Entries with model source code
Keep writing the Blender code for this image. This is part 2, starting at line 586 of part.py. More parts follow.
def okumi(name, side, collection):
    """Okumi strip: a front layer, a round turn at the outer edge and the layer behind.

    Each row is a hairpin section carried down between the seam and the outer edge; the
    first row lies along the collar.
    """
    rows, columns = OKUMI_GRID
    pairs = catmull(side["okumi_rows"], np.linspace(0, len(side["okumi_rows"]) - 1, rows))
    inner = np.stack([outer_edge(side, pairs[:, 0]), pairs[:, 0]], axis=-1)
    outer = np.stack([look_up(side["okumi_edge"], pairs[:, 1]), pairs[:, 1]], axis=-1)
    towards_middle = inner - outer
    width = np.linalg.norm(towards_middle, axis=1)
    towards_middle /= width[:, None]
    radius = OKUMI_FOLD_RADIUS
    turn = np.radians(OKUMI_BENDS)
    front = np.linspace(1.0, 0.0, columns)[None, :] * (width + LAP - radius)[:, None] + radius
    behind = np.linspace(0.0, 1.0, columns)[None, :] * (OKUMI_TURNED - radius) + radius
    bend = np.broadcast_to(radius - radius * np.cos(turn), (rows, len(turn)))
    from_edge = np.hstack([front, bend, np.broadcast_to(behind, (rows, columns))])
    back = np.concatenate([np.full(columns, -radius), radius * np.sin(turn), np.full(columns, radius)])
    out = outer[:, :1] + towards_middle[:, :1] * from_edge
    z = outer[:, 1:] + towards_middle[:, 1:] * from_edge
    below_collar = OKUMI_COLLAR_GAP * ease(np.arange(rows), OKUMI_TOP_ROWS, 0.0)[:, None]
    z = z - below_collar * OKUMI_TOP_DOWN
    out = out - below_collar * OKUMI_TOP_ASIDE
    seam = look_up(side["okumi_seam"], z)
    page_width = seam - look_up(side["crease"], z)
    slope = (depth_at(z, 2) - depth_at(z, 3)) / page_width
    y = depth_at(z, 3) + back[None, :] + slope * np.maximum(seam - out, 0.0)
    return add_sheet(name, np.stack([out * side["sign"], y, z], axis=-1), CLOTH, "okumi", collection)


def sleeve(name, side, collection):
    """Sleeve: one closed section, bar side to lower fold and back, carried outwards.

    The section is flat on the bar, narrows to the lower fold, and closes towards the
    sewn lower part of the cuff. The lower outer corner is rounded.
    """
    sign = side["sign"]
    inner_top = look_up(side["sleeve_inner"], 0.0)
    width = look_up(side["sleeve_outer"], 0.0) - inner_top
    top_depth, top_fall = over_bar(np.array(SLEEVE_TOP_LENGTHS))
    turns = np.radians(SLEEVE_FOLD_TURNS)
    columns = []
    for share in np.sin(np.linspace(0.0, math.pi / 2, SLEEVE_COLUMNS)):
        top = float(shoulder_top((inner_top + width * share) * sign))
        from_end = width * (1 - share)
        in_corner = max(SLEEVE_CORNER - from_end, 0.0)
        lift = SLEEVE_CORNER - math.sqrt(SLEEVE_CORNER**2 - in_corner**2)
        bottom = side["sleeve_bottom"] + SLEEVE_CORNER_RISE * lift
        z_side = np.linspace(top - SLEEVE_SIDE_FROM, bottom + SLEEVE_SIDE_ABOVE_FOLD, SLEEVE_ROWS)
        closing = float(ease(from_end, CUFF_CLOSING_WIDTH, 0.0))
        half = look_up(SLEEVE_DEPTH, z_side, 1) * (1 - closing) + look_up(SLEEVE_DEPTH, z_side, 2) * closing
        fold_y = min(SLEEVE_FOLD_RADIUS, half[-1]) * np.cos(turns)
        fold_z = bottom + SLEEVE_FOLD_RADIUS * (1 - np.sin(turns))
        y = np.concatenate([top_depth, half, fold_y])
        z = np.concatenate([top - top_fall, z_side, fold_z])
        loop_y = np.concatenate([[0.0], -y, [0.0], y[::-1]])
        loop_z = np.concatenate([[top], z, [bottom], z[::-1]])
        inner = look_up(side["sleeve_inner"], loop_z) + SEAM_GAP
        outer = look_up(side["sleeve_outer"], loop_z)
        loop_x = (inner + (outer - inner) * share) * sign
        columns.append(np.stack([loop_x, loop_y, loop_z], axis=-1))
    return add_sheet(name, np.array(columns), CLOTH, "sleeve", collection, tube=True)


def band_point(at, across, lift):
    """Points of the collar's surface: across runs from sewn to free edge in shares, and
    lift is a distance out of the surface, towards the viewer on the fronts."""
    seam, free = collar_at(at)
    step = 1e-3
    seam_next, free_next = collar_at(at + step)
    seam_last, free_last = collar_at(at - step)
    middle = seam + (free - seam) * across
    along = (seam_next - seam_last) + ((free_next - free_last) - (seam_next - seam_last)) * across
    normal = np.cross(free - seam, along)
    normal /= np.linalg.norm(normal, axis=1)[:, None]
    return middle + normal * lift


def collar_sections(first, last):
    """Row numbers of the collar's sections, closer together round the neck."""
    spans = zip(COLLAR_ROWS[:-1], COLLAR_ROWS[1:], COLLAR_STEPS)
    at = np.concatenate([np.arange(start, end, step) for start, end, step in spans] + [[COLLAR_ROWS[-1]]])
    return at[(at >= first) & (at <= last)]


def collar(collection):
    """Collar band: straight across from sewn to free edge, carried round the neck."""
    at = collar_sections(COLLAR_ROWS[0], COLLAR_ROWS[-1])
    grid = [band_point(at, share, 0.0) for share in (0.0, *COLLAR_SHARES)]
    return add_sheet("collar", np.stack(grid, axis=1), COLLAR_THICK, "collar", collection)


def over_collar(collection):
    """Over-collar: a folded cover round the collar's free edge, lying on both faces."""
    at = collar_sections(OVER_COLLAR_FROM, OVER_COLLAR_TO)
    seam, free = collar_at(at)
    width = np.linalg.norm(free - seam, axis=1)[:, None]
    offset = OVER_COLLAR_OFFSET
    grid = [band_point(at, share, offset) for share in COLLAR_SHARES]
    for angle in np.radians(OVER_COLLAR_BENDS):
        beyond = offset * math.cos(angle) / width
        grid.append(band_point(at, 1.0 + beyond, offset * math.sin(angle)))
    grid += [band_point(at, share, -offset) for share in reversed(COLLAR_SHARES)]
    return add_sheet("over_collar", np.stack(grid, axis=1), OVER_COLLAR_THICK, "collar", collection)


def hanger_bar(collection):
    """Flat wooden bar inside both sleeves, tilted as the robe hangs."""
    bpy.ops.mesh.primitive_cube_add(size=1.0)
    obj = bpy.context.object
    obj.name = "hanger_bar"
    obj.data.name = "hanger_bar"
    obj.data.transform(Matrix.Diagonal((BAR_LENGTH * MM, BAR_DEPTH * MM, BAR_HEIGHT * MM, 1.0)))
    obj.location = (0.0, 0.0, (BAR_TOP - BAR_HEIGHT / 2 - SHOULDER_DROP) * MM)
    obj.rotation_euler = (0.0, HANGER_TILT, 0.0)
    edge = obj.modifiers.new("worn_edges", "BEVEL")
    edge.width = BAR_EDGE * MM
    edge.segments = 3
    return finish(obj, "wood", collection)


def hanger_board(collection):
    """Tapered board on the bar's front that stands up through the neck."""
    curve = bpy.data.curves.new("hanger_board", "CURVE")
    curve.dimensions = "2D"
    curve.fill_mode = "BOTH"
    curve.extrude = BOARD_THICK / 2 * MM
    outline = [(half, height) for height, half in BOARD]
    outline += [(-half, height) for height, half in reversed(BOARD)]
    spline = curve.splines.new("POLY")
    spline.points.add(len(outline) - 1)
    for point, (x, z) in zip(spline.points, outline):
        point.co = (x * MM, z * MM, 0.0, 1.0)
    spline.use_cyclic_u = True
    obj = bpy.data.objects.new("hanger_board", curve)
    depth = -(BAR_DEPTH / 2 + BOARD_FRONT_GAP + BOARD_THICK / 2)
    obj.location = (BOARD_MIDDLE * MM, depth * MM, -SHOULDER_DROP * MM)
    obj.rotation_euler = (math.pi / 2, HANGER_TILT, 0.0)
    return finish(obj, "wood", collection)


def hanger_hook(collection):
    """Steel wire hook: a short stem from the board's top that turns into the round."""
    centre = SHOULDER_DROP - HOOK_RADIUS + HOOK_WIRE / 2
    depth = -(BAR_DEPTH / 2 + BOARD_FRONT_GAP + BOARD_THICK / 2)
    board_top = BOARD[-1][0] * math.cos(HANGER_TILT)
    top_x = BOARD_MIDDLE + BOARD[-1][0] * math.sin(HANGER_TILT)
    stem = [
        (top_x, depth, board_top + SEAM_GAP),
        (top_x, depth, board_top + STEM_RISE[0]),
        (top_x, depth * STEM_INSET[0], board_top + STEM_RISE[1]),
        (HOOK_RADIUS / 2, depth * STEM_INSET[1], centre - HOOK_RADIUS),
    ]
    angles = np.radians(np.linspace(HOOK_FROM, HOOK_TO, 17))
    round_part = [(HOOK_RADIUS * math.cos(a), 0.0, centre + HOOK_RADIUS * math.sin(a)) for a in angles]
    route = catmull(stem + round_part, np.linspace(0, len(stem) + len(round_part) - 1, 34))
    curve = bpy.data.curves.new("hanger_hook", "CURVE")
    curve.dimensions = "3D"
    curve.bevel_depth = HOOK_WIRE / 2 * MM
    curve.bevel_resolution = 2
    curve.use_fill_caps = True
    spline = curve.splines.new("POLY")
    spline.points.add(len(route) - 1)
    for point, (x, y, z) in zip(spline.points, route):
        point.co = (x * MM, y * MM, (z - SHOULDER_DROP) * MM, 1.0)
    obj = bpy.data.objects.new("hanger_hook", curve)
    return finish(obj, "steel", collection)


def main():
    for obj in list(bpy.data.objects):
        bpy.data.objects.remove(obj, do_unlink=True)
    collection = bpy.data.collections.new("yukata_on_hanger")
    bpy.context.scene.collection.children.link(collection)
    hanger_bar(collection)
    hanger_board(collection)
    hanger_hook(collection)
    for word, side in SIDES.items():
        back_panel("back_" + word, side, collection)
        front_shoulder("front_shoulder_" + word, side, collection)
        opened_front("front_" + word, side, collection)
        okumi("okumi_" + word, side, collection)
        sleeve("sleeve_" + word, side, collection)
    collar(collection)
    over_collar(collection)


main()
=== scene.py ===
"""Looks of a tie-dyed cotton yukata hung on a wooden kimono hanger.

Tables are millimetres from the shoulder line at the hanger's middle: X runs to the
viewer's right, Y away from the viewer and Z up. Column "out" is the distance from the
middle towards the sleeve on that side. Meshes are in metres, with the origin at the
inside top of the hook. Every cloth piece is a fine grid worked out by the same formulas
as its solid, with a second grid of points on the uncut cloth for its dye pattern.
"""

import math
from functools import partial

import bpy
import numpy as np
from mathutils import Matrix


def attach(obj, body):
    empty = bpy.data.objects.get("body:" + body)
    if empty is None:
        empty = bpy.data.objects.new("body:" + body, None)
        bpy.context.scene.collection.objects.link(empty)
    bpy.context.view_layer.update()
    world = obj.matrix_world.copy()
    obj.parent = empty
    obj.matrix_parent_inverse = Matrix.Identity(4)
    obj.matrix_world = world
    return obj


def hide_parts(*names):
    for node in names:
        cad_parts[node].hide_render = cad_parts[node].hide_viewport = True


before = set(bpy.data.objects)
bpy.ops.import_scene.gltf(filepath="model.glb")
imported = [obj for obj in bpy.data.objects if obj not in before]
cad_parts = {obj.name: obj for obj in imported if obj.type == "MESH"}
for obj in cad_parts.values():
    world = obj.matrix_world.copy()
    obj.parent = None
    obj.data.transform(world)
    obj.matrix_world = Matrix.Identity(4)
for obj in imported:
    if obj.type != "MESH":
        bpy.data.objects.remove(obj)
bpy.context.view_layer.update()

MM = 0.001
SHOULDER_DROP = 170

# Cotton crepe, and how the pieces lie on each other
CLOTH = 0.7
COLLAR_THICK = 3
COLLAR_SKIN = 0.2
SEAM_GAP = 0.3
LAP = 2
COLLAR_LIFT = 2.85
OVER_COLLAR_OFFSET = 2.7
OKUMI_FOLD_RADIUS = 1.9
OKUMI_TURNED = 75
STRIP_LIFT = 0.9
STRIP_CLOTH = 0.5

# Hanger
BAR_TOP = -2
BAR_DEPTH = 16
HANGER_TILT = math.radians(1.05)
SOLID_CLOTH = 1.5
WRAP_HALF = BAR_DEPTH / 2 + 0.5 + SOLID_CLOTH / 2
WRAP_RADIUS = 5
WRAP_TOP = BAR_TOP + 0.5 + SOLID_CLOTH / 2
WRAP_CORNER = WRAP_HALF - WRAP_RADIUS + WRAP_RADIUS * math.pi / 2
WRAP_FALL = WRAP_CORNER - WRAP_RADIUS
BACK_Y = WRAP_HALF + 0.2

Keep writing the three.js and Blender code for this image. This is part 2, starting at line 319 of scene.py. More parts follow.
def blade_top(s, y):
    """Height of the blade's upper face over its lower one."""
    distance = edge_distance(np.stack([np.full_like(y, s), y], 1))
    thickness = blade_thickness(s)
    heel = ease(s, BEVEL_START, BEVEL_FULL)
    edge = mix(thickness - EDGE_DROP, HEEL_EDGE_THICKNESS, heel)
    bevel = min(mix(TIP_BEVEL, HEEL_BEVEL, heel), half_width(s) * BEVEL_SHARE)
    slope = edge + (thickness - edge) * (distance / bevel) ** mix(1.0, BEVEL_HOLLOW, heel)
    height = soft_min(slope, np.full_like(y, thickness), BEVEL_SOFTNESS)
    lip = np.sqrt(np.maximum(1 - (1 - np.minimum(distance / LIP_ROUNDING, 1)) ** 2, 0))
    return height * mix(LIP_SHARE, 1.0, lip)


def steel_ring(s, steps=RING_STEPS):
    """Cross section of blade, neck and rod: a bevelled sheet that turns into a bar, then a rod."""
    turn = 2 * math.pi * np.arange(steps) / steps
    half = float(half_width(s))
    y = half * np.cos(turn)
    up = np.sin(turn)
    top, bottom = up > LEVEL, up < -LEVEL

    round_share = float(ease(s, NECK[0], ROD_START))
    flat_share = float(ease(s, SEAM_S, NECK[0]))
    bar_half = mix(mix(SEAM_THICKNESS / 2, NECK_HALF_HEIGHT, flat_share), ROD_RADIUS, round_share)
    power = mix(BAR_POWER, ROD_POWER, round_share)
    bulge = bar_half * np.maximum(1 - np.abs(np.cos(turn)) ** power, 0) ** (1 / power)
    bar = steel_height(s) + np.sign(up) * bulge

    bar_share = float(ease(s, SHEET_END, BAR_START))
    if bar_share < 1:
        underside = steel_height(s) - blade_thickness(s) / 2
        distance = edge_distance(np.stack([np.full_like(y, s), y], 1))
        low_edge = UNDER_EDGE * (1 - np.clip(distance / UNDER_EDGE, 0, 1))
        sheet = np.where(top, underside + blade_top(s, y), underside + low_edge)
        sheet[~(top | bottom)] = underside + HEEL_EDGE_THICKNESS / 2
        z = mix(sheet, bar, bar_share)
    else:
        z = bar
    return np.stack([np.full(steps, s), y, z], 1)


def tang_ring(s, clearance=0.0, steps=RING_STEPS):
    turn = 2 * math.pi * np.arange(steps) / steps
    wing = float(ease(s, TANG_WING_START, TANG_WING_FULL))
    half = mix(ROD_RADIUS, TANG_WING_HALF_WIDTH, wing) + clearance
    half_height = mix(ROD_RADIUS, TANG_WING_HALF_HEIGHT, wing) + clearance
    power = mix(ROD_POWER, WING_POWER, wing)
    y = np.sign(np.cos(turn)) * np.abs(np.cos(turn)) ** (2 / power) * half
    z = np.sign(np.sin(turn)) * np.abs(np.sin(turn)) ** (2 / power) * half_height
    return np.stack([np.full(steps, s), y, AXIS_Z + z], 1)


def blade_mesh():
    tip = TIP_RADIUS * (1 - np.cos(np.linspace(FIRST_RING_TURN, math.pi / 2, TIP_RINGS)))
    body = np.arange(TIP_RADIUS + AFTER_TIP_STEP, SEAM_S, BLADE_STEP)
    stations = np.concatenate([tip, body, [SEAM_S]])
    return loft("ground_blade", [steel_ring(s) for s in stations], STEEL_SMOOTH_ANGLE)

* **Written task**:
From the records above, give again exactly the lines running from the line with "for word, side" to the line with "wooden kimono hanger.", inclusive.

* **The response**:
    for word, side in SIDES.items():
        back_panel("back_" + word, side, collection)
        front_shoulder("front_shoulder_" + word, side, collection)
        opened_front("front_" + word, side, collection)
        okumi("okumi_" + word, side, collection)
        sleeve("sleeve_" + word, side, collection)
    collar(collection)
    over_collar(collection)


main()
=== scene.py ===
"""Looks of a tie-dyed cotton yukata hung on a wooden kimono hanger.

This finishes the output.